FIG. 5 shows the same top perspective view as FIG. 3, but with adjustment tabs shown bent outward.

FIG. 6 is a top perspective view of a firearm with the slide removed and illustrates the pre-existing trigger assembly of FIGS. 2-5 installed on the firearm.

FIG. 7 is a close-up, cutaway view of FIG. 6.

FIG. 8 is a side cross-section view of an embodiment of the present invention taken along section line 8-8 in FIG. 9 and with an axis x extending through a threaded receptacle.

FIG. 9 is a top perspective view of the embodiment, with a projected line showing assembly of a threaded fastener into a threaded receptacle.

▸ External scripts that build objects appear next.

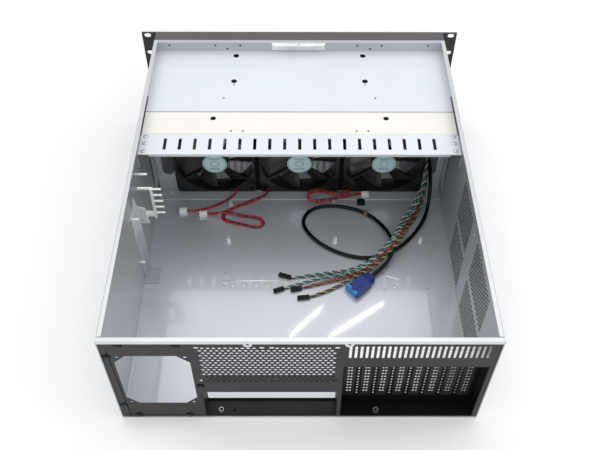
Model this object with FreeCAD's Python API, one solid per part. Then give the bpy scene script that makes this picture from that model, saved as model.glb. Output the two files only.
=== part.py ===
import FreeCAD, Part
import math
import os
from FreeCAD import Vector

# Empty 4U rackmount server case, lid off.  Millimetres, +Z up.
# X runs across the case, the front panel is at -Y and the rear panel at +Y.
# The origin is the bottom centre of the case's box.
# Distances called "from the front" start at the outer face of the front panel.

# ---------------------------------------------------------------- driving sizes
CASE_WIDTH = 440.0
CASE_DEPTH = 550.0
CASE_HEIGHT = 177.0
RACK_PANEL_WIDTH = 482.6
SHEET = 1.2
FIT = 0.3                      # clearance between pieces that lie side by side
SCREW_HOLE_RADIUS = 1.7
LIP_WIDTH = 6.0
REAR_NOTCH = 6.0               # the side lips stop this far before the rear
PANEL_DEPTH = 21.0             # front panel tray, front to back
TOP_DROP = 18.5                # inner top plates lie this far below the lips

EAR_SLOT_MARGIN = 5.95         # outer ear slots, in from the panel's top and bottom
EAR_SLOT_INNER = 50.8          # inner ear slots, from the panel's middle
EAR_SLOT_SIDE = 8.75           # ear slots, in from the panel's ends
EAR_SLOT_LENGTH = 10.0
EAR_SLOT_WIDTH = 7.0

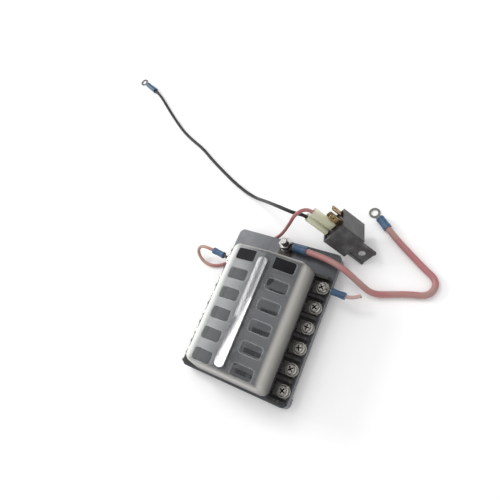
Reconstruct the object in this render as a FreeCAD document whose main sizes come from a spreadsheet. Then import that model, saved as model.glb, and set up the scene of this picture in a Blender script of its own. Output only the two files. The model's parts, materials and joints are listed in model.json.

FIGS. 10A-10C are cutaway cross-sectional views of the embodiment installed on a firearm, with the embodiment in varying degrees of pre-travel adjustment and with arrows illustrating a forward direction F.

FIG. 11A is a side perspective view of a firearm with the slide removed and with a driving tool positioned above the firearm.

FIG. 11B is the same side perspective view as FIG. 11A, but with the driving tool positioned partially within the firearm.

FIG. 12A is a cutaway top perspective view of FIG. 11B.

FIG. 12B is the same cutaway top perspective view as FIG. 12A, but with the driving tool inserted into a threaded fastener, an arrow A signifying rotational movement, and distance D1 shown.

 DETAILED DESCRIPTION

FIG. 1 shows an exploded view of a 1911 style firearm 10, and a discussion of its assembly will help explain pre-travel. The firearm 10 comprises a slide 20, a frame 22, a trigger assembly 24 having a trigger bow 26 and a trigger 28, a disconnector 30, a sear 32 and its associated sear feet 34, a hammer 36, a sear spring 38, and a barrel 39. The firearm 10 also has a muzzle end 40 and a rear end 42 with a handle or grip 44. A much more comprehensive and detailed version of these parts can be seen, for example, in U.S. Pat. No. 984,519 to Browning and in a publication titled “The U.S. M1911/M1911A1 Pistols & Commercial M1911 type Pistols: A Shop Manual: Volume II in the Kuhnhausen 0.45 Auto Series” by Jerry Kuhnhausen in 1997 (“Kuhnhausen Publication”), both of which are incorporated herein by reference in their entirety.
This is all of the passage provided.